Rows from an object dataset:
_ _ _ _ _ _ _

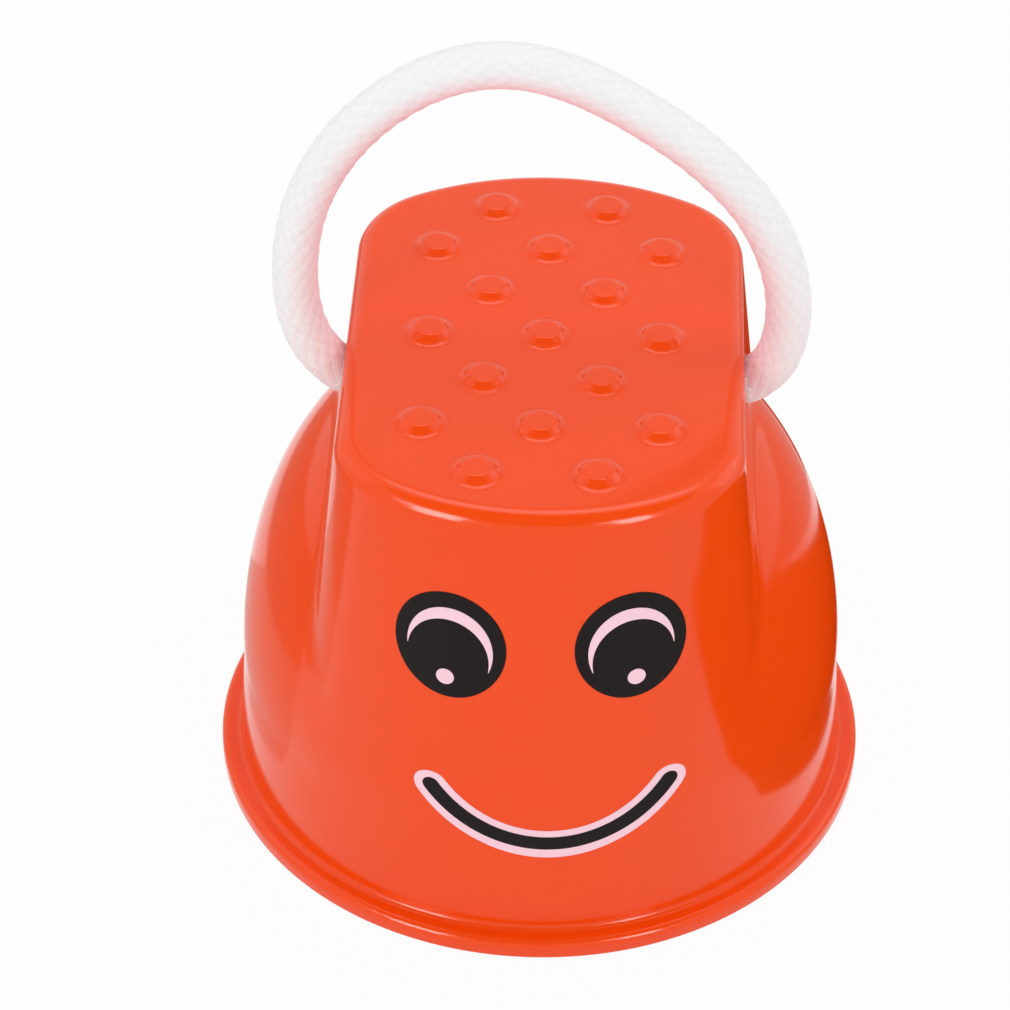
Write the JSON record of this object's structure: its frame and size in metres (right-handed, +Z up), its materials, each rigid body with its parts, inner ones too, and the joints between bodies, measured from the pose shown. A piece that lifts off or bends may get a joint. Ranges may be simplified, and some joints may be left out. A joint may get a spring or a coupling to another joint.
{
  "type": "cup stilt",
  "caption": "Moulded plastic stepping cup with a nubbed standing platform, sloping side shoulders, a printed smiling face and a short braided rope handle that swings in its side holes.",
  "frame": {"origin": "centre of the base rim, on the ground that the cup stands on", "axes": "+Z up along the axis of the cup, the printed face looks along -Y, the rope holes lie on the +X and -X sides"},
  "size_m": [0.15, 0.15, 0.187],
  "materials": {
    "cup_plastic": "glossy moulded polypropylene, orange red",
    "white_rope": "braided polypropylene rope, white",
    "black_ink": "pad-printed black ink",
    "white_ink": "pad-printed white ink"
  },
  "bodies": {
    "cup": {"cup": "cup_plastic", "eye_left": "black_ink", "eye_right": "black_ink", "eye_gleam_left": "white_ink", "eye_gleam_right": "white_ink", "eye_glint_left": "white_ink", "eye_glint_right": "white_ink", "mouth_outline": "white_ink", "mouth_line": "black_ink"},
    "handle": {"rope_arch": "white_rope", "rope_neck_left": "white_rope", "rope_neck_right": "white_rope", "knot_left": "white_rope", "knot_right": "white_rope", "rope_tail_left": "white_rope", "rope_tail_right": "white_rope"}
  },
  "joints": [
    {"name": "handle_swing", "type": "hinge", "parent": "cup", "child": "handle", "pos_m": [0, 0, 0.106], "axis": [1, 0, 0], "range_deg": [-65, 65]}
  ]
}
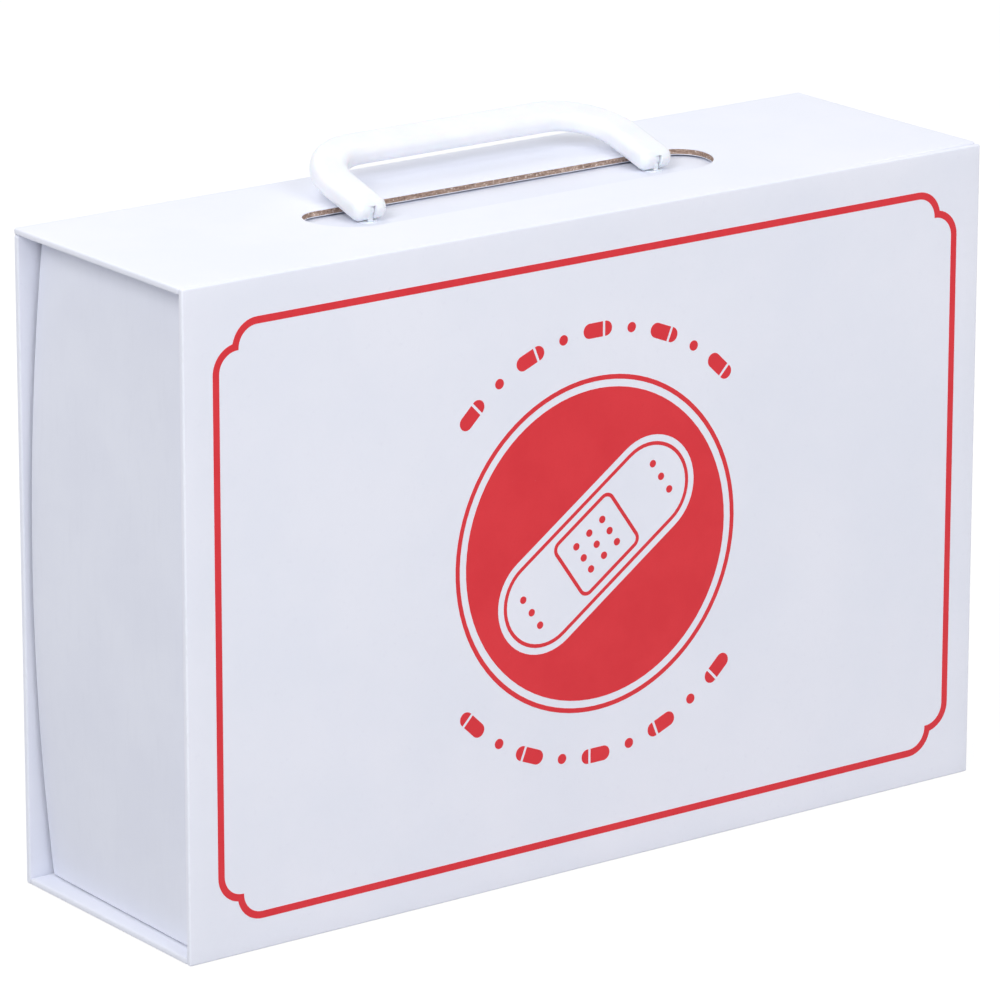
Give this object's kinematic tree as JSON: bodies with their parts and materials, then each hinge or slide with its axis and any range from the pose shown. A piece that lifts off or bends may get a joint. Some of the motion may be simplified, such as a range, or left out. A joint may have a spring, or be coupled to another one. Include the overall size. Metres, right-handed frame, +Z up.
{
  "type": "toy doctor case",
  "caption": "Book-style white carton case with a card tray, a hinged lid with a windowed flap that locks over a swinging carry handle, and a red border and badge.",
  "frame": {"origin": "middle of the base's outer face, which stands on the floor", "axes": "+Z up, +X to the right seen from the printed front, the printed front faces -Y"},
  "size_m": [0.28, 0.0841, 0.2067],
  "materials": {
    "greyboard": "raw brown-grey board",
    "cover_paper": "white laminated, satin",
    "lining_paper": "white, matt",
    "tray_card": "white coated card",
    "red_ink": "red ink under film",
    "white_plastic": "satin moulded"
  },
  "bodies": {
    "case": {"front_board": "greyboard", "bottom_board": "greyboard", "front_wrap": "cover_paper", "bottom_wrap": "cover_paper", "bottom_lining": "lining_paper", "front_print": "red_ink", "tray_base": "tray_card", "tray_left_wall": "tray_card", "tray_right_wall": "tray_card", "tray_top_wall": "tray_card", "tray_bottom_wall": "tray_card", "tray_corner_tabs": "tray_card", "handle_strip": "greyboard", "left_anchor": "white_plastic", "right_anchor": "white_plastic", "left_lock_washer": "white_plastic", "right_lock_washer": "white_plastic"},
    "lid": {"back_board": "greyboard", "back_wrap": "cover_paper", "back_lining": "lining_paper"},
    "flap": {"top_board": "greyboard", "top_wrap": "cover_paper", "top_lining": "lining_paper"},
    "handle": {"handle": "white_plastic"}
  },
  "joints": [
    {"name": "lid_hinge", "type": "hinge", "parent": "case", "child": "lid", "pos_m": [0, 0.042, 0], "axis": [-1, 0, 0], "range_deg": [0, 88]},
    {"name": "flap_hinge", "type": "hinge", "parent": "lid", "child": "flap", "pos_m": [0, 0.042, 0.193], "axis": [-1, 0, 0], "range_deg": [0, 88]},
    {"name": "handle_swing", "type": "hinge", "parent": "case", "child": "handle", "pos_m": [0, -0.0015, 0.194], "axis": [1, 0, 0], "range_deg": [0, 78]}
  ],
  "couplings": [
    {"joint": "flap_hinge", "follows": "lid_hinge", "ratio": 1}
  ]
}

_ _ _ _ _ _ _

_WHAT NEEDS TO BE DONE_
Make an exact copy of all the data.

_COMPLETE ANSWER_
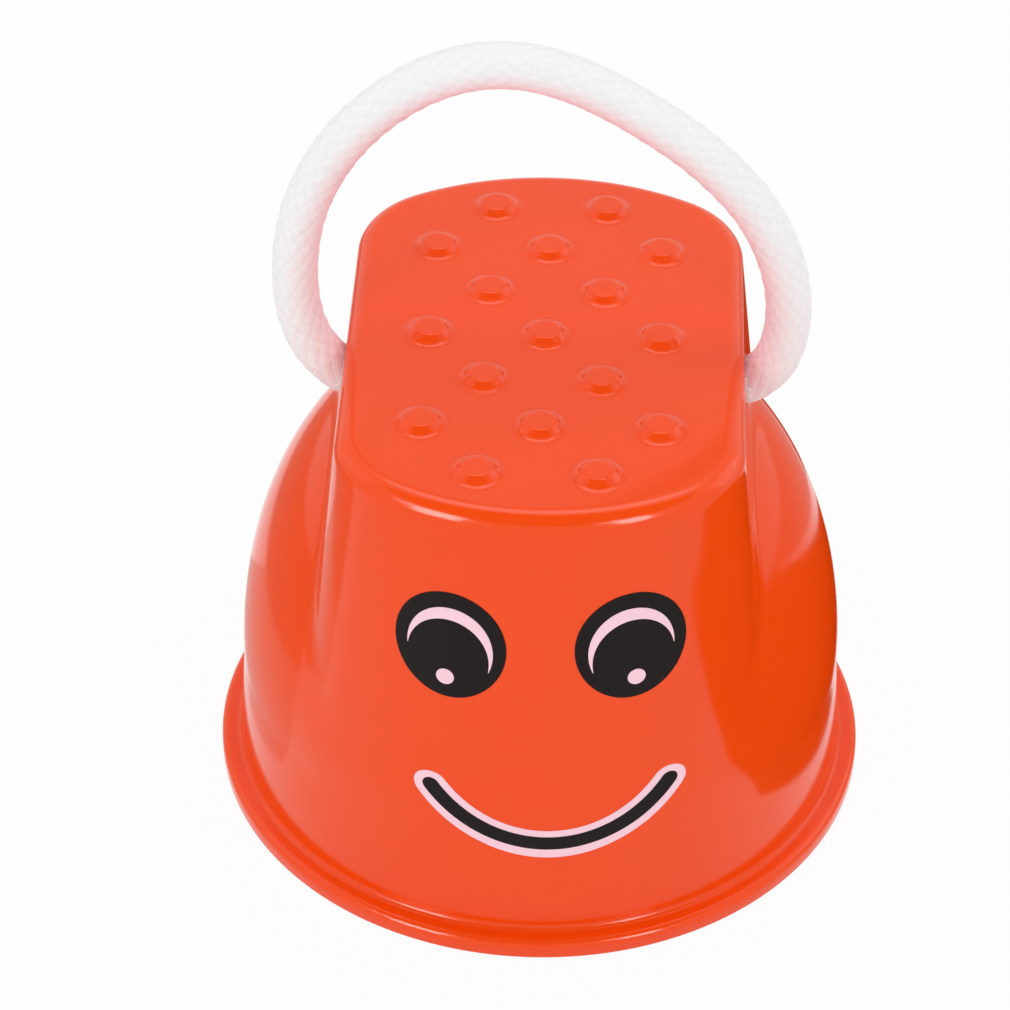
Write the JSON record of this object's structure: its frame and size in metres (right-handed, +Z up), its materials, each rigid body with its parts, inner ones too, and the joints between bodies, measured from the pose shown. A piece that lifts off or bends may get a joint. Ranges may be simplified, and some joints may be left out. A joint may get a spring or a coupling to another joint.
{
  "type": "cup stilt",
  "caption": "Moulded plastic stepping cup with a nubbed standing platform, sloping side shoulders, a printed smiling face and a short braided rope handle that swings in its side holes.",
  "frame": {"origin": "centre of the base rim, on the ground that the cup stands on", "axes": "+Z up along the axis of the cup, the printed face looks along -Y, the rope holes lie on the +X and -X sides"},
  "size_m": [0.15, 0.15, 0.187],
  "materials": {
    "cup_plastic": "glossy moulded polypropylene, orange red",
    "white_rope": "braided polypropylene rope, white",
    "black_ink": "pad-printed black ink",
    "white_ink": "pad-printed white ink"
  },
  "bodies": {
    "cup": {"cup": "cup_plastic", "eye_left": "black_ink", "eye_right": "black_ink", "eye_gleam_left": "white_ink", "eye_gleam_right": "white_ink", "eye_glint_left": "white_ink", "eye_glint_right": "white_ink", "mouth_outline": "white_ink", "mouth_line": "black_ink"},
    "handle": {"rope_arch": "white_rope", "rope_neck_left": "white_rope", "rope_neck_right": "white_rope", "knot_left": "white_rope", "knot_right": "white_rope", "rope_tail_left": "white_rope", "rope_tail_right": "white_rope"}
  },
  "joints": [
    {"name": "handle_swing", "type": "hinge", "parent": "cup", "child": "handle", "pos_m": [0, 0, 0.106], "axis": [1, 0, 0], "range_deg": [-65, 65]}
  ]
}
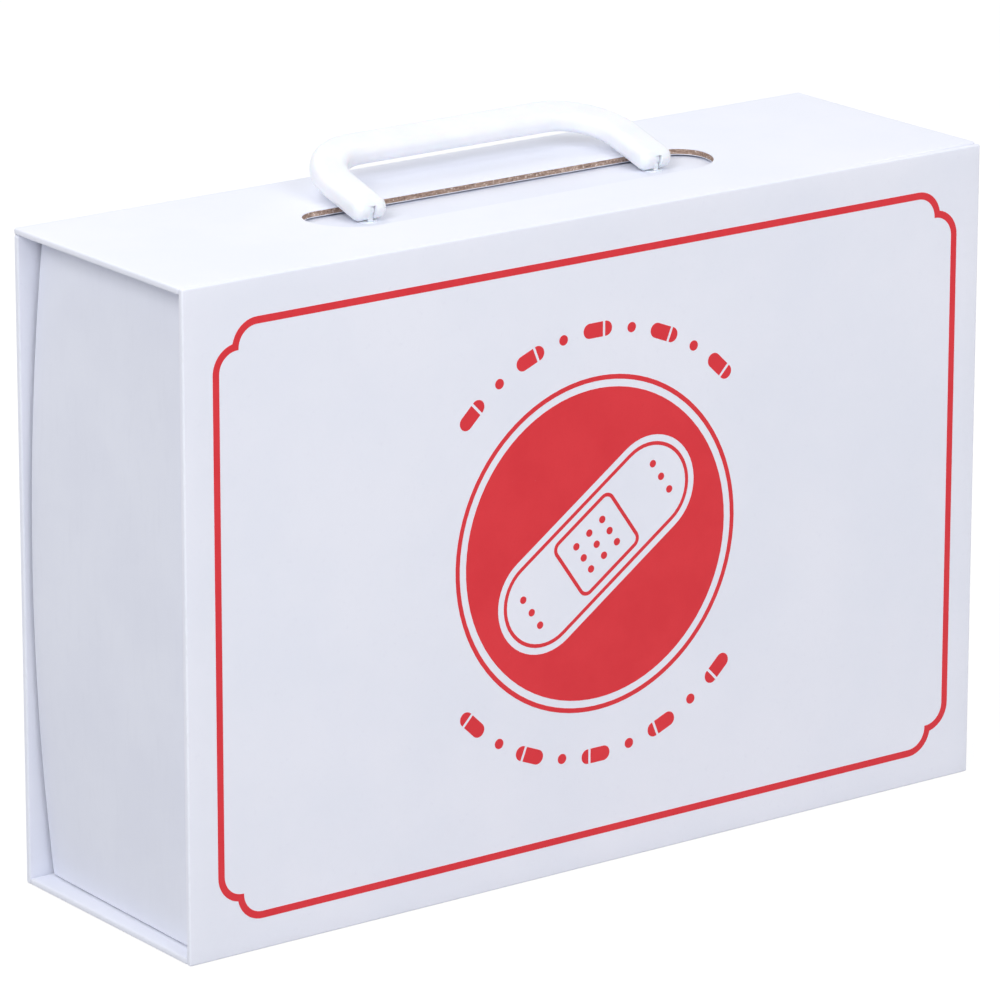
Give this object's kinematic tree as JSON: bodies with their parts and materials, then each hinge or slide with its axis and any range from the pose shown. A piece that lifts off or bends may get a joint. Some of the motion may be simplified, such as a range, or left out. A joint may have a spring, or be coupled to another one. Include the overall size. Metres, right-handed frame, +Z up.
{
  "type": "toy doctor case",
  "caption": "Book-style white carton case with a card tray, a hinged lid with a windowed flap that locks over a swinging carry handle, and a red border and badge.",
  "frame": {"origin": "middle of the base's outer face, which stands on the floor", "axes": "+Z up, +X to the right seen from the printed front, the printed front faces -Y"},
  "size_m": [0.28, 0.0841, 0.2067],
  "materials": {
    "greyboard": "raw brown-grey board",
    "cover_paper": "white laminated, satin",
    "lining_paper": "white, matt",
    "tray_card": "white coated card",
    "red_ink": "red ink under film",
    "white_plastic": "satin moulded"
  },
  "bodies": {
    "case": {"front_board": "greyboard", "bottom_board": "greyboard", "front_wrap": "cover_paper", "bottom_wrap": "cover_paper", "bottom_lining": "lining_paper", "front_print": "red_ink", "tray_base": "tray_card", "tray_left_wall": "tray_card", "tray_right_wall": "tray_card", "tray_top_wall": "tray_card", "tray_bottom_wall": "tray_card", "tray_corner_tabs": "tray_card", "handle_strip": "greyboard", "left_anchor": "white_plastic", "right_anchor": "white_plastic", "left_lock_washer": "white_plastic", "right_lock_washer": "white_plastic"},
    "lid": {"back_board": "greyboard", "back_wrap": "cover_paper", "back_lining": "lining_paper"},
    "flap": {"top_board": "greyboard", "top_wrap": "cover_paper", "top_lining": "lining_paper"},
    "handle": {"handle": "white_plastic"}
  },
  "joints": [
    {"name": "lid_hinge", "type": "hinge", "parent": "case", "child": "lid", "pos_m": [0, 0.042, 0], "axis": [-1, 0, 0], "range_deg": [0, 88]},
    {"name": "flap_hinge", "type": "hinge", "parent": "lid", "child": "flap", "pos_m": [0, 0.042, 0.193], "axis": [-1, 0, 0], "range_deg": [0, 88]},
    {"name": "handle_swing", "type": "hinge", "parent": "case", "child": "handle", "pos_m": [0, -0.0015, 0.194], "axis": [1, 0, 0], "range_deg": [0, 78]}
  ],
  "couplings": [
    {"joint": "flap_hinge", "follows": "lid_hinge", "ratio": 1}
  ]
}